I’m also aware that this is the first time in my life I’m having to deal with my thoughts and emotions raw without the help of a substance to escape - and it takes time. But that logic isn’t seeming to bring me much peace.
I feel I might be starting to grow out of my home group. At first I found everything I needed and was seeking in AA to much relief, but I am starting to think there are other things “wrong” with me or that I need more/a different perspective. I’m 32 and most of my home group is older people in their 50s. I really relate to them. Or at least did. I’ve been told many times even by old timers that I have an old soul and wisdom beyond my years so maybe that’s why I clicked. But I’m starting to feel I may need some connection with folks in their mid-20s to mid-30s. I’m unmarried without kids so my life is very different from these people.
I also have a hard time thinking for myself and just do whatever everyone tells me and their advice can tend to be a bit dogmatic and not related to the book. And I get a lot of mixed opinions and advice from different people in my group and it confuses me. I’m learning to be my own person and make my own decisions but it’s hard when I’ve been codependent my whole life. I was a functioning alcoholic who did not run though anyone’s life or caused major harm. I hav plenty to me accountable for and did step 4 and 9 no problem, but my biggest issue is the way I treat myself and that’s not touched on much here. I feel burdened and pressured when this program is meant to bring peace, not punishment. I know it’s of my own doing because I truly owe my life to AA and it’s done wonders for me. I just get in these damn ruts and I’m wanting someone to tell me it’ll go away overtime. Or at least not affect me how it is now.
I’m a spiritual seeker and always have been. Long before AA. Which is why I was immediately relieved and excited when I discovered that this is a spiritual program. I had a lot of self awareness as well before I came in. Sometimes I compare myself to other alcoholics and their journies and I know I can’t do that because I didn’t experience everything they did or cause the harm they caused.

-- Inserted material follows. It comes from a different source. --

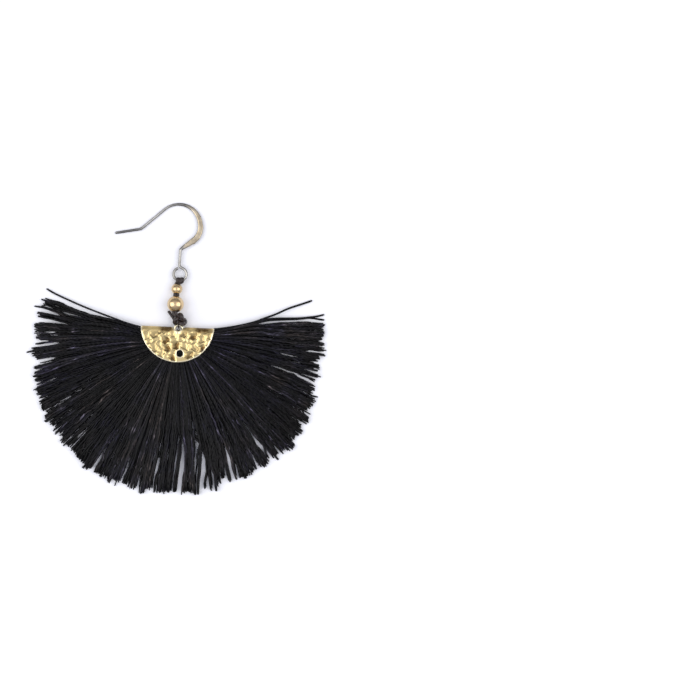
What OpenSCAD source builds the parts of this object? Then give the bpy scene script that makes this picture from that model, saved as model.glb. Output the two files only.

I also have a 134 IQ (not saying this to brag but to bring perspective). I’ve heard the smarter a person is, the harder it is to surrender the mind and it can be harder to recover because of it. My sponsor always tells me “congratulations, you’re smart. It doesn’t matter” and I actually appreciate that because I’d trade any type of intelligence for ignorance and bliss any day. Sometimes I just want to pray that God make me dumb if it means I don’t have to deal with my own mind. 🤣
Im really just hoping there is at least one person out there who can relate to this and reassure me that it does get better over time. I’m doing all the work and everything I can do. I just have to let it ride out go and get through the uncomfortability of early sobriety.